Though unrealistic images in the media are nothing new – recall France’s ban on ultra-thin models earlier this year – it becomes something different when it’s taken to a social platform.
“Fat shaming is the last form of acceptable discrimination,” del Monte says. “I see it every day on my blog and on my Twitter feed.”
Thomas agrees, warning that “the fact that social media is a vehicle for anyone to post content, makes it an even more powerful tool for comparing one’s self to others, simply because the people featured are more relatable than celebrities who need to look a certain way for their livelihood.” So while negative body images may be regulated to some extent in mainstream media, it’s much more difficult to police this on a social platform.

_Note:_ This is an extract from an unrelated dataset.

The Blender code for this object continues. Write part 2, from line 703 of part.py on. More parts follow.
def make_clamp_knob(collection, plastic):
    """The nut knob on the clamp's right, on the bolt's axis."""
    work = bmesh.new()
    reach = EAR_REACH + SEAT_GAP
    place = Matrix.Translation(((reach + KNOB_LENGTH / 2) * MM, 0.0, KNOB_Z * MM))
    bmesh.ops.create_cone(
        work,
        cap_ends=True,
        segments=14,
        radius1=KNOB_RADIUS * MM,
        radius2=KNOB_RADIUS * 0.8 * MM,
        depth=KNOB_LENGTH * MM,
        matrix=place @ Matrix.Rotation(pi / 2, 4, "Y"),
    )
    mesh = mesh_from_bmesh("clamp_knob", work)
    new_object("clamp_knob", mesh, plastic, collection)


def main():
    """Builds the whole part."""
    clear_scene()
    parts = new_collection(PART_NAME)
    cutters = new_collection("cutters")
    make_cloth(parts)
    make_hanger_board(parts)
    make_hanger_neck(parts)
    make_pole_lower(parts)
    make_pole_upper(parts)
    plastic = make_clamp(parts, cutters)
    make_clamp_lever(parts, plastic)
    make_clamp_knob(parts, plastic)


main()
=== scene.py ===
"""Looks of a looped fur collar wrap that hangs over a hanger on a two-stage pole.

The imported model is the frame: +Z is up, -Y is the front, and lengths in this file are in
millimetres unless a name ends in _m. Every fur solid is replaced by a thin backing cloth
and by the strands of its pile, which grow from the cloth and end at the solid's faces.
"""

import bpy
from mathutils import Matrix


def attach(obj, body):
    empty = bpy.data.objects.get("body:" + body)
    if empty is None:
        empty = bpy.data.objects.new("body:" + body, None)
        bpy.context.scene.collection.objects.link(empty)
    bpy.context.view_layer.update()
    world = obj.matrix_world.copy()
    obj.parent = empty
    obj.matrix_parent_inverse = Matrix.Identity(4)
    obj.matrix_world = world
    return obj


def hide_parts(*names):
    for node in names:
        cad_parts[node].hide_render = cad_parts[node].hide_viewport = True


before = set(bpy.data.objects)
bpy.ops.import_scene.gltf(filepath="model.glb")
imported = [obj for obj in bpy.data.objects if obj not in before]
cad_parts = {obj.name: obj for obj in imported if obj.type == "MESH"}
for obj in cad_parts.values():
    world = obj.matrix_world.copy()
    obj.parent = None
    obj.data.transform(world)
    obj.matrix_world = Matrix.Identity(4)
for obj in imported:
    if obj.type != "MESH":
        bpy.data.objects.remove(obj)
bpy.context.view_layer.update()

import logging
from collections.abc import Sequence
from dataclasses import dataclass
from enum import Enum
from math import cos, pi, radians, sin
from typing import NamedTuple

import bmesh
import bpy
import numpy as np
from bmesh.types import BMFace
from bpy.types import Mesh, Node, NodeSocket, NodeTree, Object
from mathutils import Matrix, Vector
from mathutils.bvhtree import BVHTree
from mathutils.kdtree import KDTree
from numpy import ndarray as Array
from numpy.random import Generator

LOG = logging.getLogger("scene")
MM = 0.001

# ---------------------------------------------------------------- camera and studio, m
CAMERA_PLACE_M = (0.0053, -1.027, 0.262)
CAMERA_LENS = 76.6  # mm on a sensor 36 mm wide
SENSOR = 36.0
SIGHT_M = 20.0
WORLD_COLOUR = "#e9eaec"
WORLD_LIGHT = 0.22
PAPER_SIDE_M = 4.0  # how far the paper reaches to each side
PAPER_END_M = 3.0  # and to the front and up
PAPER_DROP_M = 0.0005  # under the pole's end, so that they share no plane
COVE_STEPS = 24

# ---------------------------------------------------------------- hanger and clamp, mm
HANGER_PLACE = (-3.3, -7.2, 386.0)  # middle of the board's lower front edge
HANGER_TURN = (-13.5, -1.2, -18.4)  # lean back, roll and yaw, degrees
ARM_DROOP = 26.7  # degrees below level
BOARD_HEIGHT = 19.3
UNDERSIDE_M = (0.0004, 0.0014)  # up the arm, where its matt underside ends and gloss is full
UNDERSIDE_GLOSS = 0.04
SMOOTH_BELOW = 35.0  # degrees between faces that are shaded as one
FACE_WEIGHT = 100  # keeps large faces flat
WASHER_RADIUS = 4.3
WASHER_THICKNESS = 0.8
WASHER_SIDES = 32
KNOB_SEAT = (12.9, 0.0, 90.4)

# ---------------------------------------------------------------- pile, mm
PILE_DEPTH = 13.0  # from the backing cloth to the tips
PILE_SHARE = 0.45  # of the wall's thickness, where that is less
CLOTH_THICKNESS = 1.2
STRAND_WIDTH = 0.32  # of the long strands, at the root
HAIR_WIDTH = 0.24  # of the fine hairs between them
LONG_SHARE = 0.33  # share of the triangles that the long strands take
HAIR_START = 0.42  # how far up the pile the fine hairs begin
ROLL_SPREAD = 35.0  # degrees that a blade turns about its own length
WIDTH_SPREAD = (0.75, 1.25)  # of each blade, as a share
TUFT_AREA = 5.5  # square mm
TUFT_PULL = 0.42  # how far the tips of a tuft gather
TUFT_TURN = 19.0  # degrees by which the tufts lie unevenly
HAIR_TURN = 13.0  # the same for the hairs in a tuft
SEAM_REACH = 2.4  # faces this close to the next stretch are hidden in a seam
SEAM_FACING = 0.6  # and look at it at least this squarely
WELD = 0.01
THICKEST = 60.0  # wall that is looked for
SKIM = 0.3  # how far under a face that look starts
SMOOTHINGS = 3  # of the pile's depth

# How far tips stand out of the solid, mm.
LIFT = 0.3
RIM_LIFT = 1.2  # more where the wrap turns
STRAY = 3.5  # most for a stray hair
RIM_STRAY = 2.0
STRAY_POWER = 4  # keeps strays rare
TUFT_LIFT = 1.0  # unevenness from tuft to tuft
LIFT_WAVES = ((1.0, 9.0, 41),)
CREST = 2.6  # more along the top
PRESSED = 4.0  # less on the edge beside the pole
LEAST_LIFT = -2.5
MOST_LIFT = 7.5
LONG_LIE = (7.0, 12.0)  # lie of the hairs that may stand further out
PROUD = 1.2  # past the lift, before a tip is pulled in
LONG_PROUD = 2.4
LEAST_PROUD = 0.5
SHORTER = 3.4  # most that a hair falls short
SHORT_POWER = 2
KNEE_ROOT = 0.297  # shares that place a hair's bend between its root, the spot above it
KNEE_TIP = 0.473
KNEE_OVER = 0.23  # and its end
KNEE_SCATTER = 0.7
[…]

Last week Instagram came under fire for banning #curvy. The company explained to Re/Code that the ban was not in fact a dig at women with curves but rather a response to the inappropriate or pornographic results that came from the tag. That being said, many like del Monte are frustrated by the ban of a positive word that champions a healthy body image while words like #fatty, #fat and #FatPig remain searchable.
“One of the impacts of the Internet is the increased power of the image,” Thomas explains. “The only way I see to fight this trend is to encourage more celebrities, bloggers, and the like to share more realistic images and stories of themselves and their lives. It will be an uphill battle, but maybe then women will have a chance to have realistic role models that promote a healthier, more balanced perspective of womanhood.”